When China began cracking down on cryptocurrency transactions and mining last year, there was some hope amongst experts that crypto-mining would become greener as a result. Unfortunately, a new peer-reviewed study published in the journal Joule has revealed that use of renewable resources to power these energy-sucking crypto-mining rigs dropped by nearly 20% year-over-year.

"There was a lot of optimism that China banning Bitcoin mining would make mining more green," Alex de Vries, co-author of the study, said. "But the fact is, it was already a dirty business and it just got worse."

According to the study, in August of 2020, 42% of crypto-mining was fueled by green energy. By August of last year, that number had dropped to just 25%. The study states that the CO2 emissions put off by cryptomining alone is equivalent to emissions produced by the entire country of Greece. That's 65 megatons of carbon dioxide being released into the atmosphere every year.

Experts theorize that the drop in green crypto-mining is related to China's ban on the practice. Miners who had been relying on renewable energy from China migrated to other countries, mainly the U.S. and Kazakhstan. In both of these countries, miners now rely on fossil fuels like coal and natural gas to power their rigs.
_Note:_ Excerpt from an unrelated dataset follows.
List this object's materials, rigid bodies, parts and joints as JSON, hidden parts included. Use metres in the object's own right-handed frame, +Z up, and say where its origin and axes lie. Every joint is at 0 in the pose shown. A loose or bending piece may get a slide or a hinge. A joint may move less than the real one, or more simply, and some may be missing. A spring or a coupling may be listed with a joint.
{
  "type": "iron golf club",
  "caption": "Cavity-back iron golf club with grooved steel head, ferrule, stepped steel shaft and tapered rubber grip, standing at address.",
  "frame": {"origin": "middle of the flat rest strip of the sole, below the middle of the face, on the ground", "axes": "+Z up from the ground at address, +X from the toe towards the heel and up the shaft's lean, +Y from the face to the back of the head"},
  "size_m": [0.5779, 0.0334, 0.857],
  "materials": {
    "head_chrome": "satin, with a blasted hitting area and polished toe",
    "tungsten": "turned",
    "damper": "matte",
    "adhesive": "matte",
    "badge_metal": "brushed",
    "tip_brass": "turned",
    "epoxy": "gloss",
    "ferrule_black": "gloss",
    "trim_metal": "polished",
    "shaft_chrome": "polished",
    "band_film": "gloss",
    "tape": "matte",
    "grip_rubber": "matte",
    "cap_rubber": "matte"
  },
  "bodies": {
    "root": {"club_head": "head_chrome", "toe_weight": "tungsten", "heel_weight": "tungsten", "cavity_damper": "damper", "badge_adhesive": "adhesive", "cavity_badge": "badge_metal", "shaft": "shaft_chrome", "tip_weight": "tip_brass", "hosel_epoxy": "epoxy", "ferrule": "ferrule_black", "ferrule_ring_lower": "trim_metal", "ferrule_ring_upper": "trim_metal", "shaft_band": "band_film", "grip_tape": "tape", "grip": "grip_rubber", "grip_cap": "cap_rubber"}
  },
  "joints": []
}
The study directly refutes claims and studies from other groups, including a report from the Bitcoin Mining Council (BMC), a body established following public outcry about the pollution produced by cryptomining. The BMC stated that green energy is becoming increasingly popular for crypto-mining.
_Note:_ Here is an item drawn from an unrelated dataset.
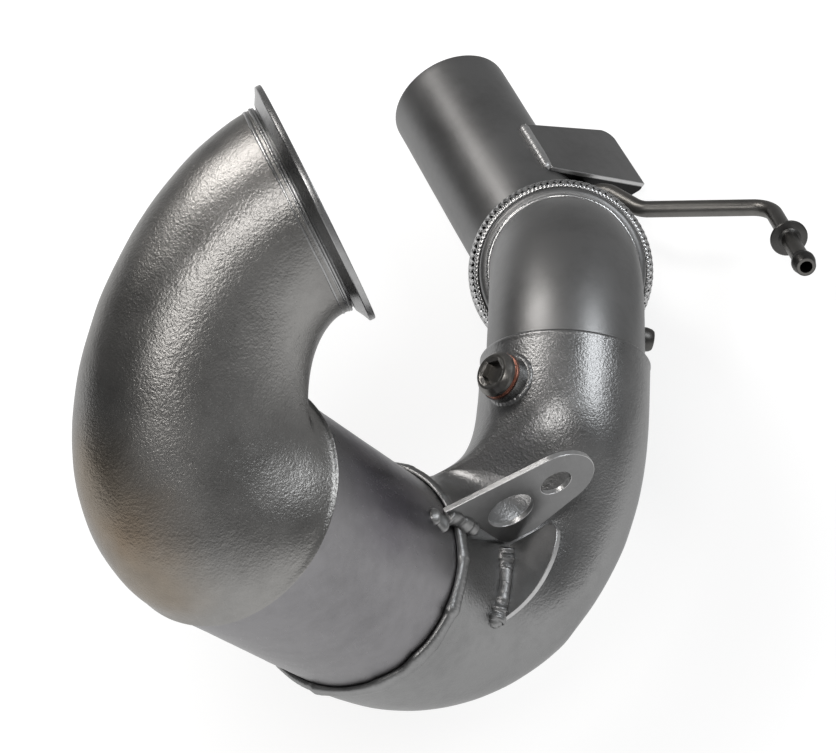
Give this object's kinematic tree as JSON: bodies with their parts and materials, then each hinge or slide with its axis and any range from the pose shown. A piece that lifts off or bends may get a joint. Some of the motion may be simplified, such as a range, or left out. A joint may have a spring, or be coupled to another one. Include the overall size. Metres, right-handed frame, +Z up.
{
  "type": "catalytic downpipe",
  "caption": "Exhaust downpipe with a grooved inlet flange, cast elbow, catalyst can, cast exit cone, hanger bracket, braided flex coupling and tailpipe stub with a pressure tube.",
  "frame": {"origin": "centre of the inlet flange's mating face", "axes": "+X out of the inlet flange, +Y out of the tailpipe end, +Z up"},
  "size_m": [0.4385, 0.4871, 0.4613],
  "materials": {
    "steel_bright": "turned steel",
    "cast_steel": "cast skin",
    "can_steel": "rolled sheet",
    "tube_steel": "satin tube",
    "plate_steel": "pressed sheet",
    "weld_steel": "weld bead",
    "braid_steel": "woven wire",
    "dark_steel": "black zinc",
    "sensor_steel": "dark tube",
    "copper": "copper ring",
    "mat_fibre": "fibre mat",
    "ceramic": "coated ceramic"
  },
  "bodies": {
    "inlet_side": {"inlet_flange": "steel_bright", "inlet_weld": "weld_steel", "inlet_elbow": "cast_steel", "seam_weld": "weld_steel", "catalyst_can": "can_steel", "catalyst_mat": "mat_fibre", "catalyst_brick": "ceramic", "can_weld": "weld_steel", "exit_cone": "cast_steel", "sensor_boss": "steel_bright", "boss_weld": "weld_steel", "crush_washer": "copper", "boss_plug": "dark_steel", "upper_elbow": "tube_steel", "rear_boss": "steel_bright", "hanger_plate": "plate_steel", "hanger_weld": "weld_steel", "hanger_gusset": "plate_steel", "gusset_weld": "weld_steel", "front_collar_weld": "weld_steel", "front_collar": "tube_steel", "front_crimp": "tube_steel"},
    "flex_sway": {"flex_bellows": "can_steel", "flex_braid": "braid_steel"},
    "flex_nod": {"flex_liner": "can_steel"},
    "outlet_side": {"rear_crimp": "tube_steel", "rear_collar": "tube_steel", "rear_collar_weld": "weld_steel", "outlet_pipe": "tube_steel", "tube_bracket": "plate_steel", "bracket_weld": "weld_steel", "pressure_boss": "steel_bright", "pressure_tube": "sensor_steel", "stop_collar": "sensor_steel", "hose_barb": "sensor_steel"}
  },
  "joints": [
    {"name": "sway", "type": "hinge", "parent": "inlet_side", "child": "flex_sway", "pos_m": [0.1205, 0.12634, -0.29887], "axis": [0, -0.7927, -0.6096], "range_deg": [-5, 5], "stiffness_Nm_per_rad": 60, "deforming": ["flex_braid", "flex_bellows"]},
    {"name": "nod", "type": "hinge", "parent": "flex_sway", "child": "flex_nod", "pos_m": [0.1205, 0.12634, -0.29887], "axis": [0.9986, -0.0317, 0.0412], "range_deg": [-5, 5], "stiffness_Nm_per_rad": 60},
    {"name": "stretch", "type": "slide", "parent": "flex_nod", "child": "outlet_side", "axis": [0.052, 0.6087, -0.7917], "range_m": [-0.004, 0.004], "stiffness_N_per_m": 40000}
  ]
}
"Estimated sustainable energy mix was 58.5 per cent," MicroStrategy CEO michael Saylor said of the BMC report. "We saw the trend continue with dramatic improvements to bitcoin mining energy efficiency and sustainability due to advances in semiconductor technology, the rapid expansion of North American mining, the Chin exodus, and worldwide rotation towards sustainable energy and modern mining techniques."

Another report from the Cambridge Centre for Alternative Finance estimated that 40% of the energy used for crypto-mining came from renewable sources. Another source, Coinshares, claimed that the number is closer to 73%.
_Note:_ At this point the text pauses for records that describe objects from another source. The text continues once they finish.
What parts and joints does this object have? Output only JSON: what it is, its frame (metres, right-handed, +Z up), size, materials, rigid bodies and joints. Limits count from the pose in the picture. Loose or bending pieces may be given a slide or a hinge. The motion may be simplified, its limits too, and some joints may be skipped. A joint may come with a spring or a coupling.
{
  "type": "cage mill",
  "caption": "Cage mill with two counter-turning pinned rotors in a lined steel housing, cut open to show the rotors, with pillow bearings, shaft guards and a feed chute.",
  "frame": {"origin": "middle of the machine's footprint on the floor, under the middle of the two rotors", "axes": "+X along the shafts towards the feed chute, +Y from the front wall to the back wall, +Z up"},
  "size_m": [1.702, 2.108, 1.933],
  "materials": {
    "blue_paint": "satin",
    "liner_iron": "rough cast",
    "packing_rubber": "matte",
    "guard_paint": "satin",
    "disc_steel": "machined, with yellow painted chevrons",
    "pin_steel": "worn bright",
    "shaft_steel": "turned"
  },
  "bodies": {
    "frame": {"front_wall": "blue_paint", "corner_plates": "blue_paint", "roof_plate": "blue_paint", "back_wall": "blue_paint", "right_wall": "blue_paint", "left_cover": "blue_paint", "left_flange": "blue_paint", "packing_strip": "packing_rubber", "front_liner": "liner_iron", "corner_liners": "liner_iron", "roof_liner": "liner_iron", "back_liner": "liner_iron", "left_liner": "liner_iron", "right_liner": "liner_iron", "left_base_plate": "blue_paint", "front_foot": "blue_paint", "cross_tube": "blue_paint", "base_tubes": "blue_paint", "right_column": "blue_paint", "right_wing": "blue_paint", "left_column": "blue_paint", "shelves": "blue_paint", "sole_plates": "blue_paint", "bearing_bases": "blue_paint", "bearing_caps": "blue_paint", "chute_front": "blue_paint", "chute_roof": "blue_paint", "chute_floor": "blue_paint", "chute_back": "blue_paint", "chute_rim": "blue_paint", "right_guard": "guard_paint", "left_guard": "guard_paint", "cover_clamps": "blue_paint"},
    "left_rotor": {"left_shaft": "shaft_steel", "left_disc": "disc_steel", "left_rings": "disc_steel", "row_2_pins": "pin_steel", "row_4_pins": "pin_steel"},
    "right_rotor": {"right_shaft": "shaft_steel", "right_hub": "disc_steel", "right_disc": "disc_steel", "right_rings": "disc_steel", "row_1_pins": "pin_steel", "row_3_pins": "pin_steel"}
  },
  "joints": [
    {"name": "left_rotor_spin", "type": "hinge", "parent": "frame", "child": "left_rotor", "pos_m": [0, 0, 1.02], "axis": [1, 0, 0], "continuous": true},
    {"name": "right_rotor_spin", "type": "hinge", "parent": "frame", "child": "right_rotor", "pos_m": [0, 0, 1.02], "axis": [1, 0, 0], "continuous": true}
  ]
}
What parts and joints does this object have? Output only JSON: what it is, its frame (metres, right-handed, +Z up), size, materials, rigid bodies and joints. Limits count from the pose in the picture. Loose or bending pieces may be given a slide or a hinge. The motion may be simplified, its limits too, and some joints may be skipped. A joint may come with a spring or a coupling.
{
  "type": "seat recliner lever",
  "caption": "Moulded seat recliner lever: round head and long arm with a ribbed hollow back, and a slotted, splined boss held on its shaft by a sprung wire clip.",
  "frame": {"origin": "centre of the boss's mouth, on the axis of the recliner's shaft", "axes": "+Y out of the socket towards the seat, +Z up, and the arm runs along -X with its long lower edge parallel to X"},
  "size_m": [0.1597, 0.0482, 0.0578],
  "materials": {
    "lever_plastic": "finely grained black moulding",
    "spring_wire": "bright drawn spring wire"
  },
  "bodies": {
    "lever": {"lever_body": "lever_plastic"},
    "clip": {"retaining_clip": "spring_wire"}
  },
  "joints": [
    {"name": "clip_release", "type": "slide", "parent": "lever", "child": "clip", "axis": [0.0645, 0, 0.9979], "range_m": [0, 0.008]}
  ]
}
The wide variation comes from the difficulty in pinpointing what energy is going towards cryptomining. For instance, miners may use virtual private networks (VPN) to conduct mining operations in countries with bans on the practice. Much of the data gathered comes from major "mining pools", groups that combine computational resources, which only represent 44% of all mining activity.

The amount of fossil fuels that it takes to mine for coins is also constantly in flux. First, due to the nature of the industry, the more miners there are, the more energy it takes to mine each coin. Second, the amount of renewable energy used varies widely by region, meaning mining in some areas is greener than in others. Location data was also spotty for these studies, making analysis even more difficult.

There are some popular ideas being proposed as solutions to crypto-mining pollution, including by funneling excess renewable energy into mining but shutting down if energy becomes scarce.

However, experts say that the ban on mining in China, where renewable energy is more plentiful, shows that cryptomining is becoming less climate friendly rather than more carbon neutral.